On Humor As A Parenting Tool

“It helps defuse sad or tense situations. It’s hard to laugh and cry at the same time. If my son scrapes his knee, I’ll say, ‘You seem to have scraped your ear very badly.’”

On Arguing With Children

“You can’t beat children in a logic battle. Their simple minds are better at it. Go with what adults are good at: tyrannical authority.”

On Screen Time

“During the week, the kids are allowed a half-hour a day. On the weekends, when Mom and Dad try to sleep in, all bets are off. I’ve instituted a new rule that when commercials come on, my daughter has to press ‘mute.’ Otherwise, Peter falls into a trance: ‘I want that. I want that. I hear, and I obey.’”
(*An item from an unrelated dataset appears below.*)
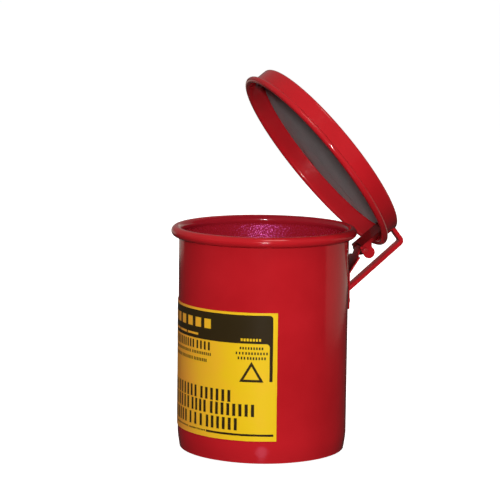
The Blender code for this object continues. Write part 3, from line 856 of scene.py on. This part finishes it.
bar_half = BAR_THICKNESS / 2.0
bar_height = LID_TOP + BAR_CLEARANCE + bar_half
bar_bend = (BAR_OUTER_Y - bar_half - BAR_BEND_RADIUS, bar_height - BAR_BEND_RADIUS)
bar_path = [(BAR_FOOT_Y, bar_height)]
bar_path += arc_points(bar_bend, BAR_BEND_RADIUS, 90.0, BAR_SPLAY_DEG, BAR_BEND_STEPS)
splay = math.radians(BAR_SPLAY_DEG)
bar_down = Vector((0.0, math.sin(splay), -math.cos(splay)))
bar_start = Vector((0.0, *bar_path[-1]))
bar_inner = bar_start - bar_half * Vector((0.0, math.cos(splay), math.sin(splay)))
# The bar ends where its inner face, turned open, meets the can's bracket.
stop_y = plate_low.y + BRACKET_SHEET + BAR_CLEARANCE
opened_inner = lid_turn @ bar_inner
opened_down = open_turn @ bar_down
bar_end = bar_start + bar_down * ((stop_y - opened_inner.y) / opened_down.y)
bar_path.append((bar_end.y, bar_end.z))
bar_mesh = strip_mesh(bar_path, [BAR_HALF_WIDTH] * len(bar_path), BAR_THICKNESS, BAR_EDGE)
lever = add_piece("finger_lever", opened(bar_mesh), red_powder_coat("lever_red_coat"), "lid")
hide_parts("lid_lever")

# ---------------------------------------------------------------------------
# Rivets of the lid.  Two round-headed rivets down through the lever, the lid
# and the bracket's flange, painted over with the lid.
# ---------------------------------------------------------------------------
LID_RIVET_PLACES = (("front", 0.0515), ("back", 0.0615))
LID_TAIL_HEIGHT = 0.0005
FLANGE_SHEET = 0.0010

for end, place in LID_RIVET_PLACES:
    seat = Vector((0.0, place, LID_TOP + 2.0 * BAR_CLEARANCE + BAR_THICKNESS))
    tail_end = Vector((0.0, place, LID_TOP - LID_SHEET - 2.0 * BAR_CLEARANCE - FLANGE_SHEET))
    rivet = add_piece("lever_rivet_" + end, opened(rivet_mesh(seat, tail_end, LID_TAIL_HEIGHT)),
                      red_powder_coat("lid_rivet_red_coat_" + end), "lid")
    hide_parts("lid_rivet_" + end)

# ---------------------------------------------------------------------------
# Hinge pin.  Steel wire with a small formed head at each end, coated red
# together with the can; the coat lies thick and glossy on it.
# ---------------------------------------------------------------------------
PIN_RADIUS = 0.0014
PIN_HEAD = 0.0018
PIN_HEAD_HEIGHT = 0.0006
PIN_HEAD_STEP_DEG = 10
PIN_SHINE = 1.0
PIN_LACQUER = 1.0

pin_tip = pin_high.x - pin_place.x
pin_seat = pin_tip - PIN_HEAD_HEIGHT
head = [(PIN_HEAD * math.cos(math.radians(turn)),
         pin_seat + PIN_HEAD_HEIGHT * math.sin(math.radians(turn)))
        for turn in range(0, 90, PIN_HEAD_STEP_DEG)]
upper = [(PIN_RADIUS, pin_seat)] + head + [(0.0, pin_tip)]
lower = [(radius, -height) for radius, height in reversed(upper)]
pin_mesh = turned_mesh(lower + upper, RIVET_TURN_STEPS)
lay_down = Matrix.Translation(pin_place) @ Matrix.Rotation(math.pi / 2.0, 4, "Y")
bmesh.ops.transform(pin_mesh, matrix=lay_down, verts=pin_mesh.verts)
pin_coat = red_powder_coat("pin_red_coat", shine=PIN_SHINE, lacquer=PIN_LACQUER)
pin = add_piece("pin", pin_mesh, pin_coat, "lid")
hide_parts("hinge_pin")

# ---------------------------------------------------------------------------
# Floor and light.  A plain pale floor under a dim sky; a soft key lamp beside
# the camera with a side lamp, an overhead one and two fills; and two panels
# and a low round lamp that are there only for the coat to mirror.
# ---------------------------------------------------------------------------
FLOOR_HALF = 60.0
FLOOR_HEIGHT = -0.0002
FLOOR_GLOW = 0.84
FLOOR_ROUGH = 0.9
FLOOR_SHINE = 0.1
FLOOR_MOTTLE_SCALE = 3.0
FLOOR_DARK = (0.86, 0.86, 0.86, 1.0)
FLOOR_PALE = (0.92, 0.92, 0.92, 1.0)
WHITE_GLOW = (1.0, 1.0, 1.0, 1.0)
SKY_COLOUR = (1.0, 0.97, 0.94, 1.0)
SKY_GLOW = 0.20
UNDER_GLOW = 0.035
SKY_RISE = (-0.02, 0.10)
LAMP_AIM_HEIGHT = 0.12
WHITE = (1.0, 1.0, 1.0)
WARM_OVERHEAD = (1.0, 0.90, 0.80)
WARM_RIGHT = (1.0, 0.82, 0.68)
WARM_LEFT = (1.0, 0.85, 0.75)
PINK_LOW = (1.0, 0.50, 0.80)


def pale_floor(name):
    """Matt pale paper sweep, lit evenly, with a trace of mottling."""
    material, tree, shader, place = new_finish(name)
    cloud = noise(tree, place, FLOOR_MOTTLE_SCALE, 3.0)
    tree.links.new(blend_colours(tree, cloud, FLOOR_DARK, FLOOR_PALE), shader.inputs["Base Color"])
    shader.inputs["Roughness"].default_value = FLOOR_ROUGH
    shader.inputs["Specular IOR Level"].default_value = FLOOR_SHINE
    shader.inputs["Emission Color"].default_value = WHITE_GLOW
    shader.inputs["Emission Strength"].default_value = FLOOR_GLOW
    return material


floor_mesh = bpy.data.meshes.new("floor")
floor_corners = [(x * FLOOR_HALF, y * FLOOR_HALF, FLOOR_HEIGHT)
                 for x, y in ((-1, -1), (1, -1), (1, 1), (-1, 1))]
floor_mesh.from_pydata(floor_corners, [], [(0, 1, 2, 3)])
floor_mesh.materials.append(pale_floor("floor_paper"))
floor = bpy.data.objects.new("floor", floor_mesh)
floor.visible_glossy = False
floor.visible_diffuse = False
floor.visible_shadow = False
bpy.context.scene.collection.objects.link(floor)
floor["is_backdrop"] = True

sky = bpy.data.worlds.new("dim_sky")
bpy.context.scene.world = sky
sky.use_nodes = True
sky_tree = sky.node_tree
sky_way = sky_tree.nodes.new("ShaderNodeTexCoord").outputs["Generated"]
sky_height = shader_node(sky_tree, "SeparateXYZ", {}, Vector=sky_way).outputs[2]
sky_light = stepped(sky_tree, sky_height, *SKY_RISE, UNDER_GLOW, SKY_GLOW)
sky_tree.links.new(sky_light, sky_tree.nodes["Background"].inputs["Strength"])
sky_tree.nodes["Background"].inputs["Color"].default_value = SKY_COLOUR


def soft_lamp(name, turn_deg, rise_deg, distance, width, height, power, tint=WHITE,
              lean_deg=0.0, glossy=True, diffuse=True, shape="RECTANGLE"):
    """Flat lamp, placed by its turn from the camera's side and its rise."""
    lamp = bpy.data.lights.new(name, "AREA")
    lamp.shape = shape
    lamp.size = width
    lamp.size_y = height
    lamp.energy = power
    lamp.color = tint
    holder = bpy.data.objects.new(name, lamp)
    turn = math.radians(CAMERA_HEADING_DEG - 90.0 + turn_deg)
    rise = math.radians(rise_deg)
    away = Vector((math.cos(turn) * math.cos(rise), math.sin(turn) * math.cos(rise),
                   math.sin(rise)))
    place = Matrix.Translation(Vector((0.0, 0.0, LAMP_AIM_HEIGHT)) + away * distance)
    aim = away.to_track_quat("Z", "Y").to_matrix().to_4x4()
    holder.matrix_world = place @ aim @ Matrix.Rotation(math.radians(lean_deg), 4, "Z")
    holder.visible_camera = False
    holder.visible_glossy = glossy
    holder.visible_diffuse = diffuse
    bpy.context.scene.collection.objects.link(holder)


soft_lamp("lamp_key", turn_deg=0.0, rise_deg=11.3, distance=1.7,
          width=0.14, height=0.05, power=18.5)
soft_lamp("lamp_side", turn_deg=9.0, rise_deg=12.0, distance=1.7,
          width=0.08, height=0.06, power=4.5, glossy=False)
soft_lamp("lamp_over", turn_deg=20.0, rise_deg=62.0, distance=1.4,
          width=0.50, height=0.50, power=4.0, tint=WARM_OVERHEAD)
soft_lamp("panel_right", turn_deg=135.0, rise_deg=0.8, distance=0.75,
          width=1.50, height=0.33, power=0.60, tint=WARM_RIGHT, lean_deg=5.0, diffuse=False)
soft_lamp("panel_left", turn_deg=-158.0, rise_deg=-1.0, distance=0.90,
          width=0.75, height=0.20, power=0.18, tint=WARM_LEFT, diffuse=False)
soft_lamp("lamp_low", turn_deg=0.0, rise_deg=-29.0, distance=0.8,
          width=0.18, height=0.20, power=0.20, tint=PINK_LOW, diffuse=False, shape="ELLIPSE")
soft_lamp("fill_left", turn_deg=-112.0, rise_deg=22.0, distance=1.5,
          width=0.60, height=0.60, power=3.0, glossy=False)
soft_lamp("fill_back", turn_deg=172.0, rise_deg=42.0, distance=1.5,
          width=0.80, height=0.80, power=7.0, glossy=False)

bpy.context.scene.view_settings.view_transform = "Standard"
bpy.context.scene.view_settings.look = "None"

low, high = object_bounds()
On The Truth About Parenthood

“No one tells you anything about being a parent. Here’s the thing, no matter what they tell you, they aren’t telling you anything, because you just can’t explain it, ya know? You just can’t explain what it’s like to be a parent until you are a parent. It’s like, poetry might get at it, but it’s such an experience, not an idea, that trying to explain it. ... There’s no explaining it. I didn’t know what to expect. But I think the most surprising thing is that, while it’s hard — it’s hard — but even the hard parts are just beautiful. Because they’re hard, sometimes.”

On TV Rules

“That’s my parenting style — ‘Go watch the TV.’ I’m one of 11 children, and my mother’s parenting style was ‘There’s the TV. Go watch it. Mommy’s got 10 other people to take care of.’ The only thing that I don’t like is my kids watching comedy that isn’t actually funny. There’s a lot of supposed tween comedy on TV that isn’t particularly funny, but it’s got a lot of laugh track. And I go, ‘Please don’t watch that. Please just watch something that’s actually funny. I’ll let you watch it ― you can stay up late ― just watch something that’s actually funny!’ And they take me up on that.”

On Providing Entertainment

“My kids don’t think I’m funny, but they think I’m silly. I do silly things like fall down and run into things. I talk to inanimate objects.”